Friday, August 28, 2009

The Little Writer

Once upon a time, there was a little girl. That’s how every epic story begins.

This little girl was born with a love of reading. She learned early, around the age of four, using tiny hardback books with golden spines and great big pictures. The stories were all about talking dinosaurs, seals that broke out of zoos to go to schools and nasty little girls who had no manners. She loved books and entered summer reading contests where she would sit at the library for hours upon end, devouring everything she could pull off the shelves. Most of her allowance went to buying books, and she nagged her family to take her to the mall every chance she got so she could browse the children’s section. She was particularly captivated, for a while at least, by the Choose Your Own Adventure books. She loved them, ridiculous second person viewpoint and all.

As she got older, the little girl realized she wanted to tell her own stories. At first, these were rambling messes, tales of young girls magically transported to strange worlds through portals conveniently appearing in houses or children chased endlessly by unknown monsters. They had weak beginnings and literally no ends, because the little girl had no idea how to write a story. But they were her treasures, these stories written in illegible pen on wide-ruled school notebooks, and nobody could take them away from her.

The little girl realized, by showing the stories to her friends, that other people would sometimes enjoy what she wrote, flaws and all.

And so this little girl grew up, nose shoved in books, fingers reaching out endlessly for pen or keyboard.

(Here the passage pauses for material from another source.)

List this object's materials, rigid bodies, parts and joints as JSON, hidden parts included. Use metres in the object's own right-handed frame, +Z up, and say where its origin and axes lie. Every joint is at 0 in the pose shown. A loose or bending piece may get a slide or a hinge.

One time, while delivering newspapers, she ran face first into a telephone pole while simultaneously reading Dracula and listening to her headphones. Half the neighborhood saw, and none ever forgot.

She started writing stories that were more coherent, stories that had real plot and structure, and she sold a few of them while in her late teens. For a few years she gave it all up, due to a number of reasons, none of which were particularly legitimate, but as time passed she felt a pain building up inside of her that she could no longer ignore.

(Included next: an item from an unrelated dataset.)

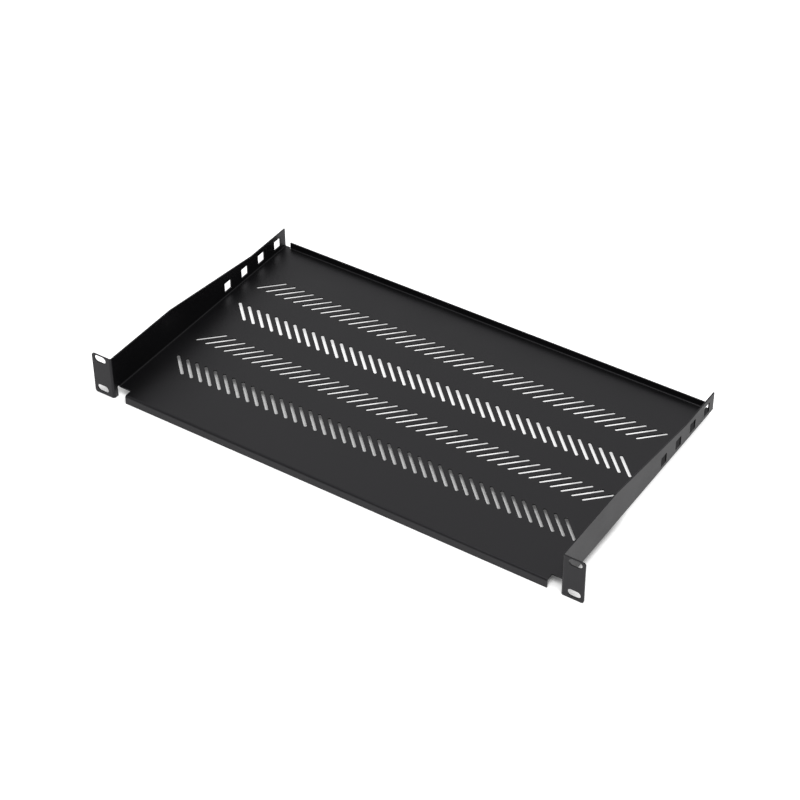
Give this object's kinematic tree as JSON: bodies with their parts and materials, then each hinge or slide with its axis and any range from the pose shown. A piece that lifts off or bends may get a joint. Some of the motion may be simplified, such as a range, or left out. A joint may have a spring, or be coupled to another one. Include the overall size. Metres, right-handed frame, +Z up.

She came back to writing, and after a short time it felt like she’d never been gone.

She published short stories here and there before deciding to try her hand at something longer. Novels had always captivated her, and they seemed like something far too wide and encompassing for her to ever be able to create. They were too large, covered too much ground, were full of people she couldn’t imagine ever creating herself. It seemed like so much work and organization. She didn’t think she was capable of something that impressive, and novelists themselves seemed to her to almost be of another species.

She was determined to try, and her first effort was pleasurable but short-lived. Her second attempt was a bit more successful, yielding an entire first draft comprised of ten key plot points. It was good, but it was all bone and no meat. She wondered if she could ever learn all there was to novel writing, if she’d ever get the knack of all the different points to the craft. It seemed exhausting, but she wanted to give it another try.

And so she did, and the story of Rain began to form.